15:35, Tue 14 Aug 2012

Ariel Rubinstein, widely recognised as one of the most important and creative economic theorists of our day, presented a lecture in the Department of Economics titled “A Personal Journey in the Wonderland of Neuroeconomics,” in late May 2012. An economics professor at Tel Aviv University and New York University, Rubinstein’s work on bargaining, a basic activity of economics, has been extraordinarily influential. He has been recognised as a highly original thinker, whose work has led to new avenues of research and new ways of thinking about economic theory. His seminal 1982 paper on bargaining games, often referred to as the Rubinstein Bargaining Model, is considered to be one of the most influential solutions in game theory because for a certain class of games, it was able to provide a solution that had until then proved elusive.
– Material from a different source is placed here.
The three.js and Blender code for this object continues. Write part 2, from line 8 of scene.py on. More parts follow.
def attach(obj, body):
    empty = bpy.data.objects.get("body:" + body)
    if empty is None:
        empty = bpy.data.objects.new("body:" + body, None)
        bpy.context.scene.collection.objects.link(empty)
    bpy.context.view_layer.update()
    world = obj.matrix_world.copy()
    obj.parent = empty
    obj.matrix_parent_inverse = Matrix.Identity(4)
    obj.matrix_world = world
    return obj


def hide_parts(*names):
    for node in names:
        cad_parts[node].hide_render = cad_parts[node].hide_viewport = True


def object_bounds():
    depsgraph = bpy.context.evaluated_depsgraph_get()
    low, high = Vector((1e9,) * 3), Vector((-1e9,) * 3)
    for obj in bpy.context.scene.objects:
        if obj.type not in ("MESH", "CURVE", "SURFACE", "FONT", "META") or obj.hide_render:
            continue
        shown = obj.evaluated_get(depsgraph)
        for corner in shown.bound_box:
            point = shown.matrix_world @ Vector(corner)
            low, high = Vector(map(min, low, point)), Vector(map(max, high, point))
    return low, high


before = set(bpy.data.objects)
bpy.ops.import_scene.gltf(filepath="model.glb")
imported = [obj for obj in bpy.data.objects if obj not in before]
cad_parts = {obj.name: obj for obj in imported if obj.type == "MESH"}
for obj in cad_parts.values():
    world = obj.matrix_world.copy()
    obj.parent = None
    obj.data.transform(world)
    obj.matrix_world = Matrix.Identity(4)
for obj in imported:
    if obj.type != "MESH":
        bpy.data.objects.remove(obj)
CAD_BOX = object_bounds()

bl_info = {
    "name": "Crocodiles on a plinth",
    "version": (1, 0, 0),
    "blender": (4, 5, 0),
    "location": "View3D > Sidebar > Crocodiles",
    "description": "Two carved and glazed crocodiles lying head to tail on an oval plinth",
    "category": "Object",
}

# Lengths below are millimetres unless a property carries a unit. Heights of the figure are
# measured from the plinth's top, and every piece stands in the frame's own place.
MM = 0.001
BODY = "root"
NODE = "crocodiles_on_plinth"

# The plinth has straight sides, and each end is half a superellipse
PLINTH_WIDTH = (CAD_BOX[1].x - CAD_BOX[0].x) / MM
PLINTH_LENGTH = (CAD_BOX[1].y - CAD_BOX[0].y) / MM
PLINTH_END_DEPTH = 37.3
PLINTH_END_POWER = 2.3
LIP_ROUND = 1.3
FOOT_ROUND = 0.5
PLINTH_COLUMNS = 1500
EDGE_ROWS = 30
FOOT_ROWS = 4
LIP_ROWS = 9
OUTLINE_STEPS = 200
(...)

In 2004, he was awarded the Erwin Plein Nemmers Prize in Economics, given once every two years to recognise “work of lasting significance” in the field. Five of nine recipients of the prize have gone on to win a Nobel Prize. The Nemmers Prize selection committee praised Rubinstein for “a broad series of highly original contributions to game theory in economics, ranging from analyses of bargaining and repeated games to models of bounded rationality.” Rubinstein is the co-author (with Martin J. Osborne) of A Course in Game Theory, a book that, as of November, had been cited more than 4,000 times, more than any other work on game theory listed in Google Scholar.